Alain Sevestre, Les tristes, Gallimard, p. 167.
« Tout a une fin », j’entends cette sentence éculée sur le trottoir devant la boulangerie ; elle entre en moi neuve et scintillante comme une épée.
Jean-Pierre Georges, L’éphémère dure toujours, Tarabuste, p. 26.
On le voit, ce ne sont pas des projets étriqués car il ne convient à Grégor que d’affronter de vastes dimensions. Très tôt, parmi celles-ci, lui vient la certitude qu’il ferait bien par exemple un petit quelque chose avec la force marémotrice, les mouvements tectoniques ou le rayonnement solaire, des éléments comme ça – ou, pourquoi pas, histoire de commencer à se faire la main, avec les chutes du Niagara dont il a vu des gravures dans des livres et qui lui semblent assez à son échelle. Oui, le Niagara. Le Niagara, ce serait bien.
Jean Echenoz, Des éclairs, Minuit, p. 15.
cette vision nocturne d’un homme qui va
en poussant devant lui une espèce de manche
au bout duquel se trouve une longue guenille
promenée aux rigoles de la rue déserte
cette vision lugubre au milieu de la nuit
de la réalité nocturne du quartier
un homme noir qui pousse ce long instrument
sur le revêtement de la rue bitumeuse
un être appartenant à l’existence humaine
promène dans la nuit une espèce de manche
au bout duquel se trouve une longue guenille
qui passe dans la rue et rassemble l’ordure
oh ! la tranquillité du geste répété !
oh ! la répétition des crasses rejetées
chaque jour sur la rue anonyme où déjà
la pute a disparu parce qu’il se fait tard !
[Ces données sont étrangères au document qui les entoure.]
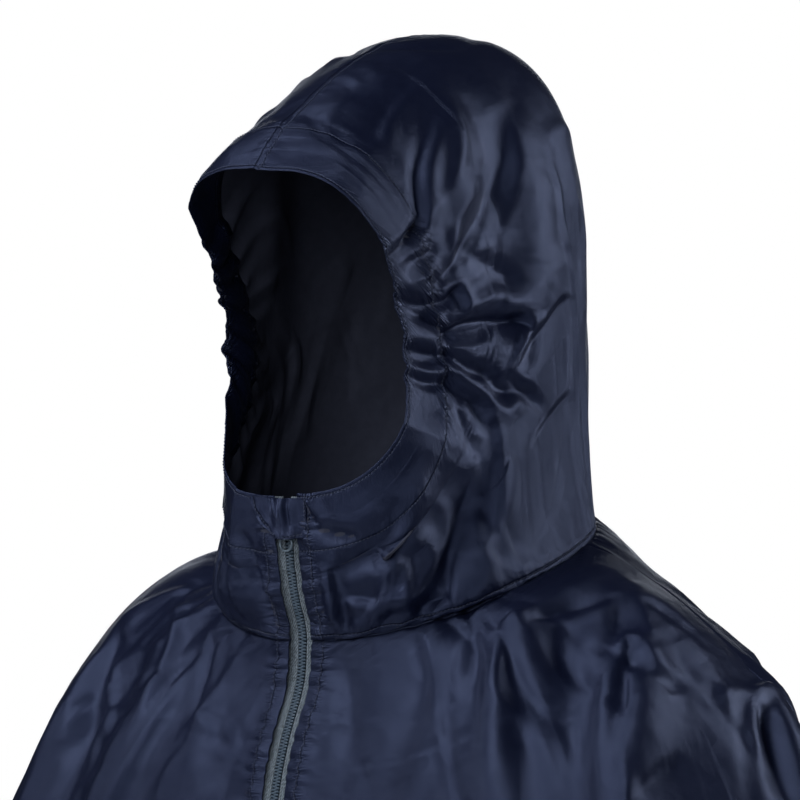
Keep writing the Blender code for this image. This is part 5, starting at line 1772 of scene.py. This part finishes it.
def studio_world():
    """A white background that lights the cloth only faintly."""
    world = bpy.data.worlds.new("studio")
    world.use_nodes = True
    tree = world.node_tree
    tree.nodes.clear()
    path = tree.nodes.new("ShaderNodeLightPath")
    mix = tree.nodes.new("ShaderNodeMixShader")
    output = tree.nodes.new("ShaderNodeOutputWorld")
    tree.links.new(path.outputs["Is Camera Ray"], mix.inputs["Fac"])
    for socket, colour, strength in ((1, (0.85, 0.92, 1.0, 1), 0.018), (2, (1, 1, 1, 1), 1.0)):
        light = tree.nodes.new("ShaderNodeBackground")
        light.inputs["Color"].default_value = colour
        light.inputs["Strength"].default_value = strength
        tree.links.new(light.outputs["Background"], mix.inputs[socket])
    tree.links.new(mix.outputs["Shader"], output.inputs["Surface"])
    return world


class PONCHO_OT_add_stage(bpy.types.Operator):
    """Add the floor, the lights and the camera"""

    bl_idname = "poncho.add_stage"
    bl_label = "Add Stage"

    def execute(self, context):
        settings = context.scene.poncho_stage
        turn = settings.azimuth
        toward = Vector((math.sin(turn), -math.cos(turn), 0))
        right = Vector((math.cos(turn), math.sin(turn), 0))
        target = -settings.view_left * right + Vector((0, 0, settings.view_height))
        shape = bmesh.new()
        bmesh.ops.create_circle(shape, cap_ends=True, segments=96, radius=1.5)
        mesh = bpy.data.meshes.new("floor")
        shape.to_mesh(mesh)
        shape.free()
        floor = bpy.data.objects.new("floor", mesh)
        floor.location.z = CAD_BOX[0].z - 0.002
        mesh.materials.append(floor_paper())
        context.scene.collection.objects.link(floor)
        camera_data = bpy.data.cameras.new("camera")
        camera_data.sensor_width = 36
        camera_data.lens = 36 * settings.distance / settings.view_width
        camera = bpy.data.objects.new("camera", camera_data)
        context.scene.camera = placed(camera, target + settings.distance * toward, -toward)
        up = Vector((0, 0, 1))
        lights = (
            ("key", 2.2 * toward - 0.6 * right + 0.6 * up, 1.4, 0.72),
            ("right_side", -0.3 * toward + 2.2 * right + 0.6 * up, 0.65, 0.95),
            ("left_side", 0.3 * toward - 2.2 * right + 0.6 * up, 0.65, 0.46),
            ("top", 0.5 * toward - 1.2 * right + 1.8 * up, 0.6, 0.9),
            ("back", -2.4 * toward + 0.2 * up, 1.2, 0.50),
        )
        for name, place, size, share in lights:
            data = bpy.data.lights.new(name, "AREA")
            data.shape = "SQUARE"
            data.size = size
            data.energy = settings.key_power * share
            data.color = (0.84, 0.90, 1.0)
            placed(bpy.data.objects.new(name, data), target + place, -place)
        context.scene.world = studio_world()
        context.scene.view_settings.view_transform = "Standard"
        return {"FINISHED"}


class PONCHO_PT_panel(bpy.types.Panel):
    """The steps that dress the poncho, in order"""

    bl_label = "Rain Poncho"
    bl_idname = "PONCHO_PT_panel"
    bl_space_type = "VIEW_3D"
    bl_region_type = "UI"
    bl_category = "Poncho"

    def draw(self, context):
        scene = context.scene
        for settings in (scene.poncho_cloth, scene.poncho_zip, scene.poncho_stage):
            box = self.layout.box()
            for name in settings.__annotations__:
                box.prop(settings, name)
        for step in STEPS:
            self.layout.operator(step.bl_idname)


STEPS = (
    PONCHO_OT_add_stage,
    PONCHO_OT_add_front,
    PONCHO_OT_add_back,
    PONCHO_OT_add_hood,
    PONCHO_OT_add_guard,
    PONCHO_OT_add_zip,
)
SETTINGS = {
    "poncho_cloth": PonchoClothSettings,
    "poncho_zip": PonchoZipSettings,
    "poncho_stage": PonchoStageSettings,
}
CLASSES = (*SETTINGS.values(), *STEPS, PONCHO_PT_panel)


def register():
    for each in CLASSES:
        bpy.utils.register_class(each)
    for name, group in SETTINGS.items():
        setattr(bpy.types.Scene, name, bpy.props.PointerProperty(type=group))


def unregister():
    for name in SETTINGS:
        delattr(bpy.types.Scene, name)
    for each in reversed(CLASSES):
        bpy.utils.unregister_class(each)


def main():
    register()
    for step in STEPS:
        area, name = step.bl_idname.split(".")
        result = getattr(getattr(bpy.ops, area), name)()
        if result != {"FINISHED"}:
            raise RuntimeError(f"{step.bl_label} did not finish")


if __name__ == "__main__":
    main()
j’ai fermé la fenêtre et baissé le volet
j’ai tiré les rideaux j’ai éteint la lumière
et par le noir de mon cerveau j’ai essayé
d’attraper quelque chose comme un somnifère
pour m’enfoncer au rêve que mon cœur espère
William Cliff, « Hôtel Balima », Immense existence, Gallimard, pp. 38-39.
Connaissance totale de soi-même. Pouvoir encercler l’étendue de ses capacités, comme la main enveloppe une petite balle. Prendre son parti de la plus grande déchéance comme de quelque chose de connu, à l’intérieur de quoi on reste encore élastique.
Franz Kafka, « Journaux », Œuvres complètes (3), Gallimard, p. 254.
Alors que d’habitude je changeais constamment de pas, m’écartais à contretemps, me heurtais, je marchais maintenant avec les autres, et chacun de mes pas, si inhabituelle que fût la densité humaine, trouvait du jeu sur l’asphalte. Enfin je ne trottais ni ne traînais les pieds (comme tous dans les couloirs de l’internat), mais avais ma démarche, avançais en me balançant sur la plante des pieds qui déroulait, sensible, la succession des orteils, du métatarse et du talon, envoyais au passage de petits objets sur le côté, avec le sentiment d’effronterie tranquille qui, je l’éprouvai alors dans le recommencement, avait autrefois caractérisé mon enfance.
Peter Handke, Le recommencement, Gallimard, p. 104.
L’auteur de ces lignes participant de toutes ses forces à la surproduction actuelle est sans doute mal placé pour s’en offusquer (ou voudrait-il se débarrasser d’encombrants rivaux ?), mais six cent romans publiés en septembre et octobre, voilà qui paraît légèrement excessif au regard de la soif de lecture de nos contemporains. C’est renverser l’océan sur un buvard puis faire encore pipi derrière.
Éric Chevillard, Le désordre azerty, Minuit, p. 36.
Mes chers, je n’ai pas besoin du veilleur de nuit, n’en suis-je pas un moi-même quant à la somnolence, aux déambulations nocturnes et au tempérament frileux ? Vous chauffez-vous convenablement au soleil ? Cherchez-moi s’il vous plaît pour l’été ou l’automne un endroit où on vit à la mode végétarienne, où on est continuellement bien portant, où même seul on ne se sent pas abandonné, où même une bûche comprend l’italien, etc., bref, un bel endroit impossible. Adieu. On pense beaucoup à vous.
Franz Kafka, « lettre à Elsa et Max Brod (4 février 1913) », Œuvres complètes (3), Gallimard, p. 706.
Notre intelligence, certes, élucide les énigmes, éclaire les zones d’ombre, démêle les imbroglios les plus complexes, mais tout aussi sûrement on peut compter sur elle pour embrouiller les situations simples et trouver des nœuds dans l’eau.